Sunday, February 15, 2004 11:22 PM

Anyone writing code in the real world has, at one point or another, to work on someone else's code. In such a case, a programmer's first instinct is to find some excuse to throw the code away and start from scratch. Other people's code, you know, is never properly organized, commented, or doing what it's supposed to do. Sure. Joel Splosky refers to this problem as a fundamental law of programming: It's harder to read code than to write it.

Last week I was faced with this problem, but with a twist. A customer wanted a specialized Delphi control, and I was happy to oblige. The control would be integrated into an existing library, a great deal of which I have written myself for that customer almost seven years ago. During these seven years, however, other programmers have maintained the code. And even though it was beutifully written (of course), they still found ways of making it unreadable. It was like looking at a warped mirror: you can recognize yourself, but you don't really look like that.

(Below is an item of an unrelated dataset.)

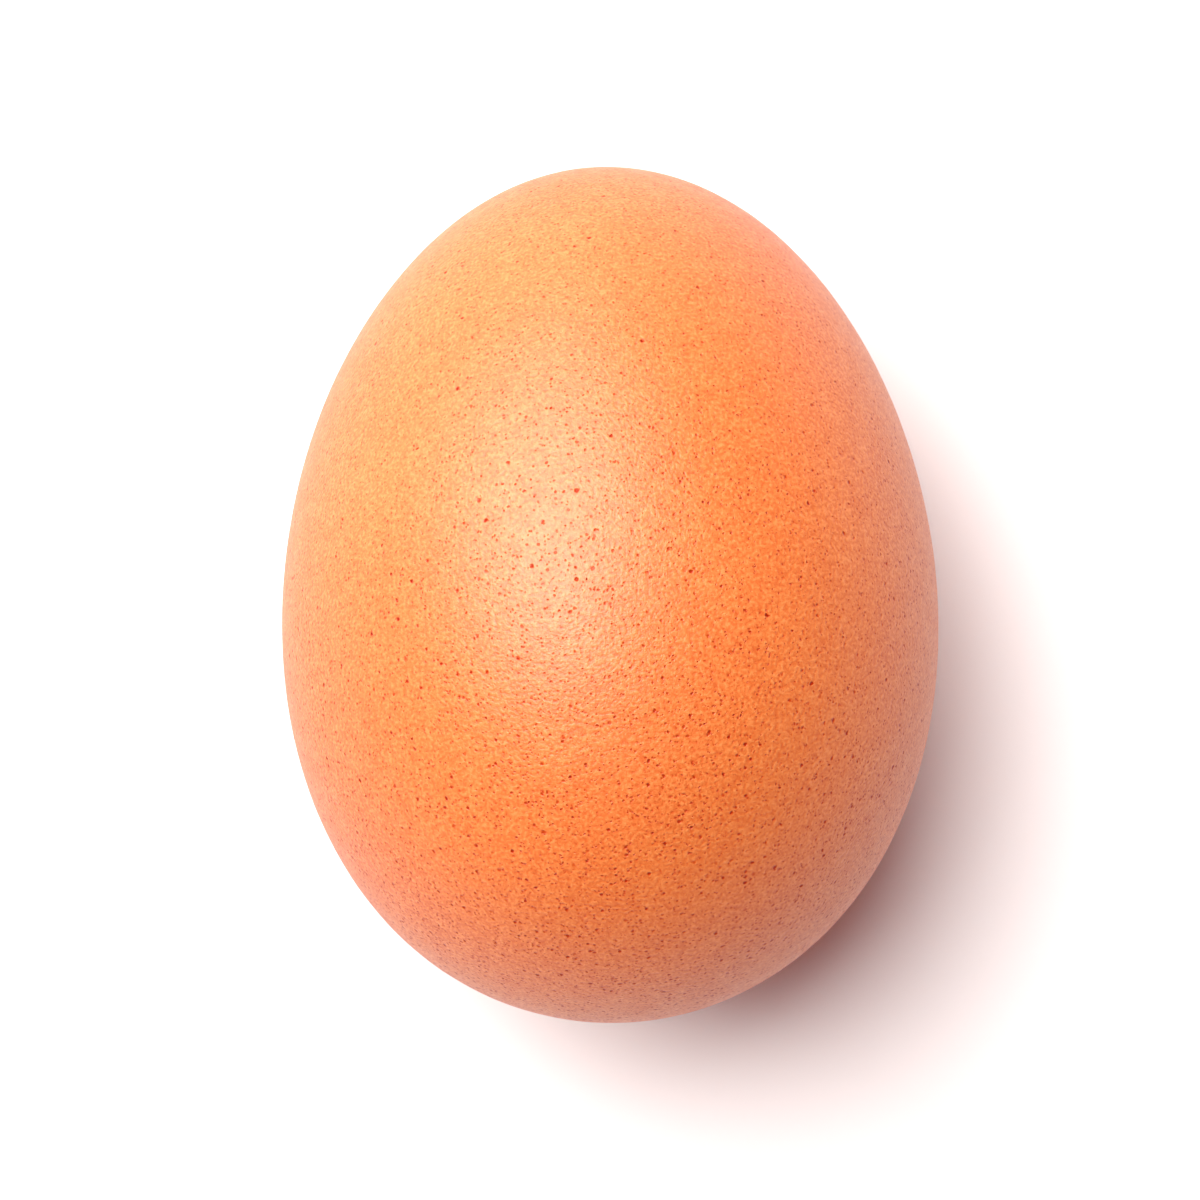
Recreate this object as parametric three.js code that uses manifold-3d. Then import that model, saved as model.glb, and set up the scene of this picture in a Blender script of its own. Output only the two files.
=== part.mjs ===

I struggled with the code for a few minutes, and didn't get anywhere. Anything I touched caused an error or didn't work as expected. So I stepped back and though about it, and then it dawned on me: I wasn't really reading the code. Instead, I was trying to figure out the differences between the code and what I've originally written. The problem is that this approach only works when the code is fresh in your mind. It's been seven years since the code was fresh in my mind.

Once I started reading the code as if it was all someone else's work, things fell into place. It took me less than 20 minutes to finish the integration and test it. But I still wished I could throw the old code away.